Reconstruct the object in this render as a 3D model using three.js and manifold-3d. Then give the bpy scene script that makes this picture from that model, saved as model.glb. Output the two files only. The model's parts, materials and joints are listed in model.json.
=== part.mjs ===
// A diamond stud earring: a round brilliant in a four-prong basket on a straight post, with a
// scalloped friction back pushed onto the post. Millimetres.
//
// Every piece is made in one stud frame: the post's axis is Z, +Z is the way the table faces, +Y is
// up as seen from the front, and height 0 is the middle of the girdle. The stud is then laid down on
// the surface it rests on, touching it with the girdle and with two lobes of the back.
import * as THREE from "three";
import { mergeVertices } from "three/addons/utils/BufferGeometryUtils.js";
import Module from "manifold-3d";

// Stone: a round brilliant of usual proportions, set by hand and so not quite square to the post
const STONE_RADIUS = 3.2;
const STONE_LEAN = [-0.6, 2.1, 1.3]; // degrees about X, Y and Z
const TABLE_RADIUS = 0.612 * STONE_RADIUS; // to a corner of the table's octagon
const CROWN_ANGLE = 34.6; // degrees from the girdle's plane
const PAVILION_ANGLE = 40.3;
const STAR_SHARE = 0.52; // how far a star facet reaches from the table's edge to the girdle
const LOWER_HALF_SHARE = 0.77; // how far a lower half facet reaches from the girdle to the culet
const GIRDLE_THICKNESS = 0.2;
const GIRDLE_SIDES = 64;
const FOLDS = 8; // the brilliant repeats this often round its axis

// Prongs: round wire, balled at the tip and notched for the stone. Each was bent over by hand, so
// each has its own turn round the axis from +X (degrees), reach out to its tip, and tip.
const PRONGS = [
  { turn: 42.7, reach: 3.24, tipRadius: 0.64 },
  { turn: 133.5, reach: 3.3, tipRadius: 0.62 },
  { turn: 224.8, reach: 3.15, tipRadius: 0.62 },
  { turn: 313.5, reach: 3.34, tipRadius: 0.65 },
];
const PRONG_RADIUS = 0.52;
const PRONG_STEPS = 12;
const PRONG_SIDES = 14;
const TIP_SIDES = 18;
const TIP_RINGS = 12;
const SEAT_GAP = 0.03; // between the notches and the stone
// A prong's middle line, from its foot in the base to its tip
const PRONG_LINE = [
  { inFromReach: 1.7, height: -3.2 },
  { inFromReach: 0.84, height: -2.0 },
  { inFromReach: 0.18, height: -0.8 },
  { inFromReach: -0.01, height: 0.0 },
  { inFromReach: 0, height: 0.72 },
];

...

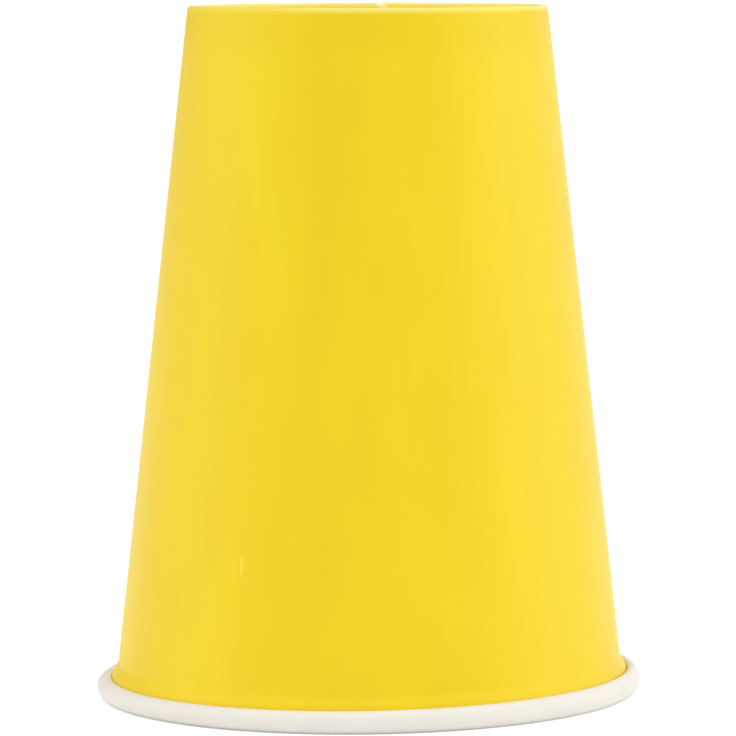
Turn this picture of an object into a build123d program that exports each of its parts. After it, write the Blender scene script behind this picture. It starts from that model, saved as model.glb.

**Written request**
Only the lines from the line with "Reconstruct the object" to the line with "import Module from", inclusive, are to be printed, exactly as they appear.

**Solution below**
Reconstruct the object in this render as a 3D model using three.js and manifold-3d. Then give the bpy scene script that makes this picture from that model, saved as model.glb. Output the two files only. The model's parts, materials and joints are listed in model.json.
=== part.mjs ===
// A diamond stud earring: a round brilliant in a four-prong basket on a straight post, with a
// scalloped friction back pushed onto the post. Millimetres.
//
// Every piece is made in one stud frame: the post's axis is Z, +Z is the way the table faces, +Y is
// up as seen from the front, and height 0 is the middle of the girdle. The stud is then laid down on
// the surface it rests on, touching it with the girdle and with two lobes of the back.
import * as THREE from "three";
import { mergeVertices } from "three/addons/utils/BufferGeometryUtils.js";
import Module from "manifold-3d";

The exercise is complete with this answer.